Pressure builds to reverse aged-care cuts

3 minute read


Aged-care advocates are in talks with sympathetic crossbench MPs to block $1.2 billion in budget cuts


 

Aged-care advocates are in talks with sympathetic crossbench MPs to block $1.2 billion in budget cuts for residential-care patients, promising all sides of politics are about to feel the rising power of the grey vote.  

The Turnbull government outlined the cuts in the 3 May budget, after it projected a $3.8 billion blow-out over four years in subsidies for high-care residential patients. The blow-out prediction is in dispute, with the sector saying there is no hard evidence to support it.  

Industry groups also say the government underestimated the impact by $350 million and the harsh cuts will take away essential staff and healthcare for the most vulnerable Australians and add to pressures on hospitals. 

Paul Sadler, national president of Aged and Community Services Australia (ACSA), said research released last week showed the cuts would shear away $6000 a year, or 11%, in funding for services for each patient.  

“We say, that’s too high,” he told The Medical Republic. “That’s going to substantially impact on the allied health services and levels of nursing support that we need to provide.

 “It’s particularly heinous in our mind that the section the government has cut is the section that supports people with complex healthcare needs.
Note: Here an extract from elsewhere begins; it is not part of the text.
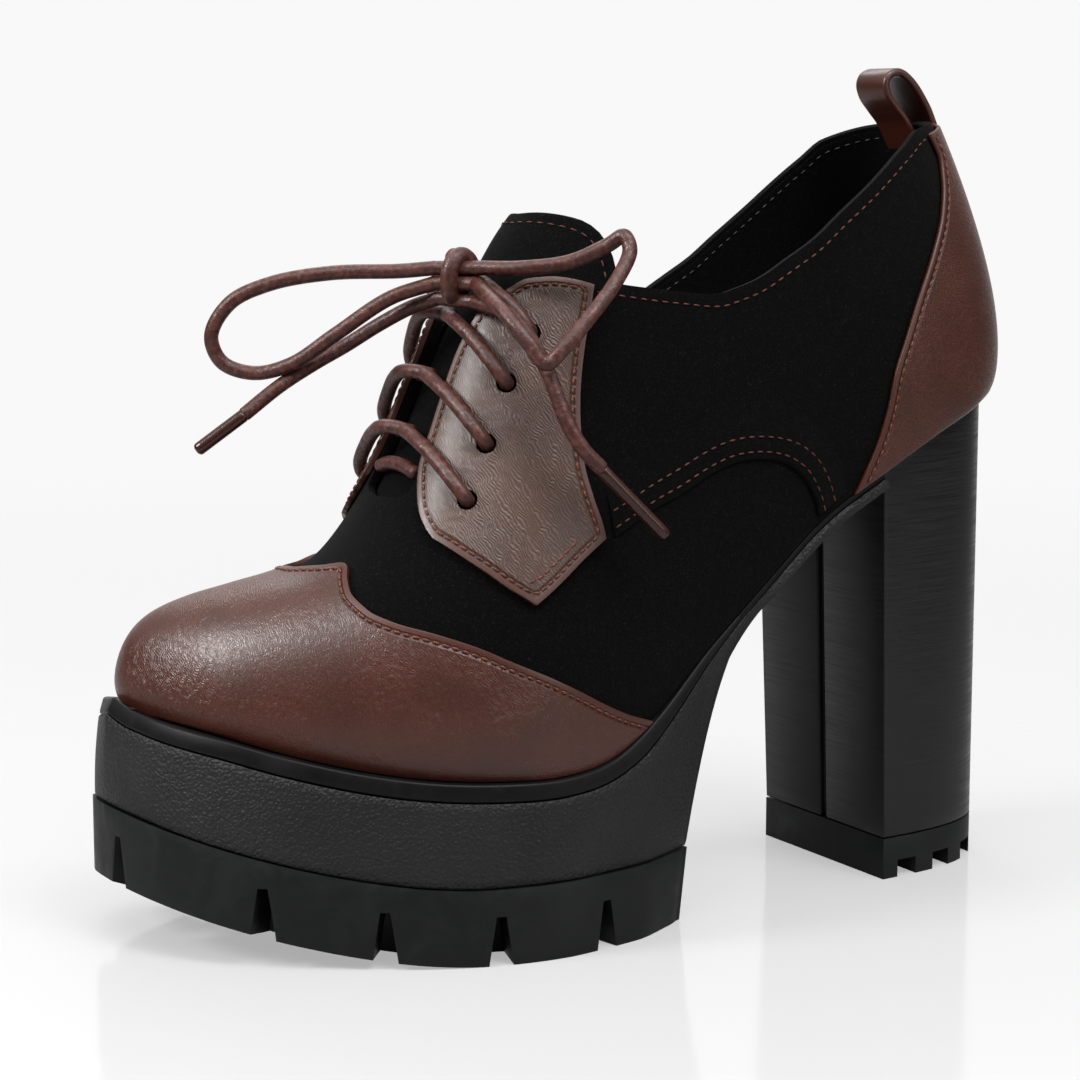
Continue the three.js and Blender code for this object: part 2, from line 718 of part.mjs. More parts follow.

It potentially means a big cost shift back to state hospitals, because where else are people going to go?”

 While Labor had failed to come up with a counter-promise to restore the spending, senate crossbenchers, including Senators Nick Xenophon and Jackie Lambie, and Andrew Wilkie in the lower house, had been very sympathetic to the sector’s reform plans.

 “We fully understand the financial constraints on government,” Mr Sadler said. “But I don’t think making an 11% cut to older people with some of the most complex healthcare needs in residential aged care is a good outcome for anybody.” 

 ACSA, the non-profit sector leader, and other groups had been holding meetings with the crossbenchers through the election campaign and were following up with those who look like being elected, he said.

 Ian Yates, chief executive of the Councils for the Ageing, said he believed aged-care reform would become an even more volatile issue electorally than Labor’s Save Medicare campaign.

 In a recent survey of 1000 Australians, about half said a good aged-care plan would potentially change their vote. But among the one-third who had personal experience of the aged-care system, the ratio shot up to 74%.  

“We have no doubt that a head of steam will build up between now and the next election,” he said.